Nyoman lupa menanyakan, bagaimana keadaan saya dan anak saya? Apakah anak saya sehat? Karena seluruh rangkaian pembicaraan 99,9 persen adalah menceritakan kesuksesan demi kesuksesan yang berhasil diraihnya?

Iri hatikah saya? Tentu saja tidak. Karena kendati kondisi saya jauh dari sebutan "kaya", tapi saya tak henti-hentinya bersyukur kepada Tuhan bahwa saya diberikan hidup yang berkecukupan.

Berbicara Itu Ada Seninya

Bisa jadi akibat luapan rasa sukacita maka begitu ada kesempatan bertemu sahabat lama, maka secara tanpa sadar telah mencurahkan seluruh ungkapan rasa bangga akan keberhasilan yang sudah diraihnya. Namun sesungguhnya untuk berinteraksi dengan orang lain, termasuk sahabat baik kita, ada seni berbicara yang hendaknya dijadikan pegangan, yakni memberikan kesempatan kepada lawan bicara kita untuk berbicara. Hindari memonopoli pembicaraan karena mengakibatkan hubungan yang selama bertahun-tahun dibina akan memudar, hambar dan tawar.
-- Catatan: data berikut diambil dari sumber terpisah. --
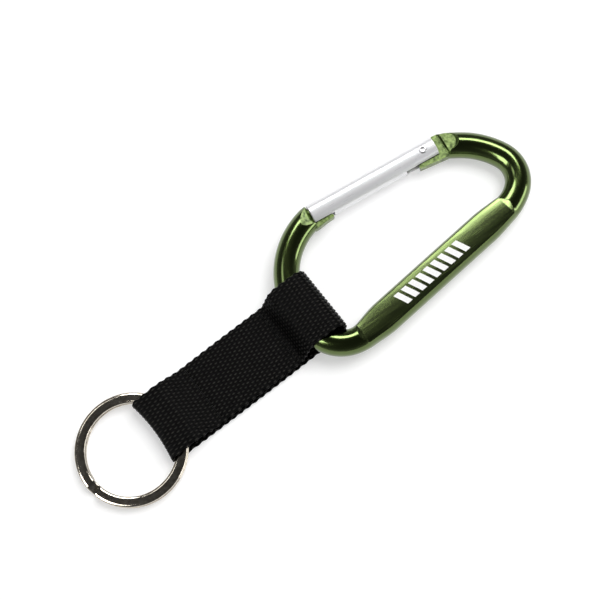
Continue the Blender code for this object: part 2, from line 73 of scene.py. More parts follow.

Ada hal yang jangan sampai dilupakan bahwa apa yang bagi kita sesuatu yang "Wow" dan membanggakan, boleh jadi bagi orang lain hanyalah hal tidak berarti. Sejumlah uang yang bagi kita sangat menakjubkan, ternyata bagi orang lain boleh jadi hanya uang recehan semata.
Bangga tentu saja boleh, tapi tentu harus tahu hingga di mana batasnya. Semakin tinggi kita menonjolkan diri hanya akan mempertinggi tempat kita jatuh.

Ibarat kalau berjalan di tempat yang datar, seandainya suatu waktu tergelincir kita bisa langsung bangkit berdiri lagi. Tapi kalau kita berjalan di tempat yang tinggi maka sekali jatuh kita sudah tidak mungkin bisa bangkit lagi.